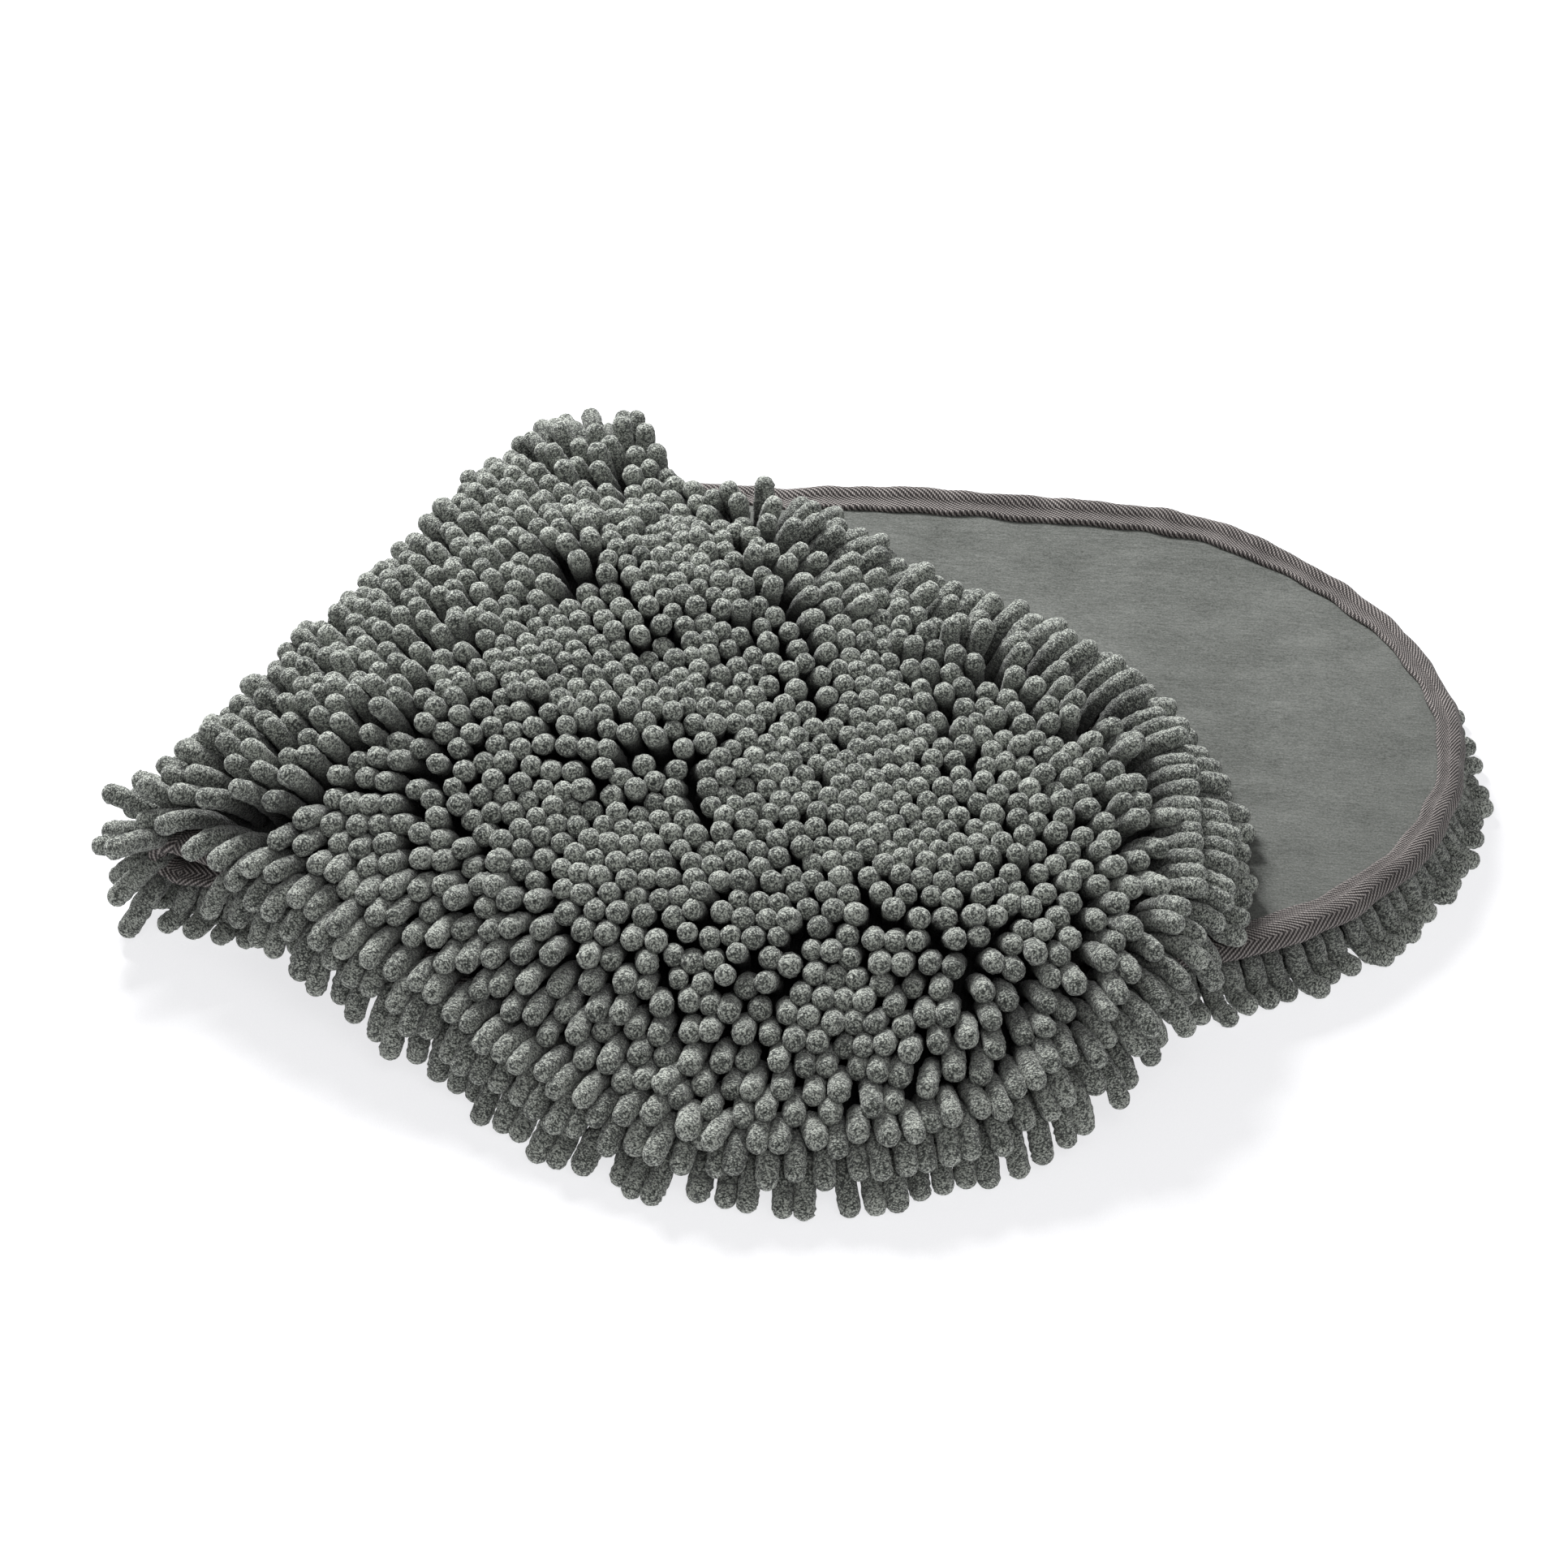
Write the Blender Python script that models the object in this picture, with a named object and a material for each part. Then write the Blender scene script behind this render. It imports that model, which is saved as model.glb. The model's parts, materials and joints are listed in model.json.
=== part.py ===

════

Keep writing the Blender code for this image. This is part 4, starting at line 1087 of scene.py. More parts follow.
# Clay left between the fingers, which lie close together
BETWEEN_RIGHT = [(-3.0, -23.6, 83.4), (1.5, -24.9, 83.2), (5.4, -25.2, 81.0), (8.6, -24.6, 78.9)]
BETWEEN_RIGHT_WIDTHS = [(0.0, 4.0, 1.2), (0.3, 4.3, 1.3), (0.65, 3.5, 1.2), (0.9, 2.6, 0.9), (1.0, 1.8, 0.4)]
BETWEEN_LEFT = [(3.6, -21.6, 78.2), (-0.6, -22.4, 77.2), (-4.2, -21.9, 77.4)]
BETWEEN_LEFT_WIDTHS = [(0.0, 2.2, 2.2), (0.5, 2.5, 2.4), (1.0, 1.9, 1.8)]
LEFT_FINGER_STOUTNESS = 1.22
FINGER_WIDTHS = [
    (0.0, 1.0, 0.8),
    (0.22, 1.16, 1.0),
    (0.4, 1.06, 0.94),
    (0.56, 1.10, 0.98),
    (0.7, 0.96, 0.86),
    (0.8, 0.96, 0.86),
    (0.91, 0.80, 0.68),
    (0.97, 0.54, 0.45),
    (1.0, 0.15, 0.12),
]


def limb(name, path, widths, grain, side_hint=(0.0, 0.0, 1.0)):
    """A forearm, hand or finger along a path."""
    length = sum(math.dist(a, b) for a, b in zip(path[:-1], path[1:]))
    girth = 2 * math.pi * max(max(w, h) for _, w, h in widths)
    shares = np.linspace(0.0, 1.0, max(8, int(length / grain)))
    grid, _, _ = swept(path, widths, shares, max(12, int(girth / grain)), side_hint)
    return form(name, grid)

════

*SHORT EXERCISE:*
In the listing, find every line with the word "parts" and state how many there are, nothing more.

*RESULT:*
2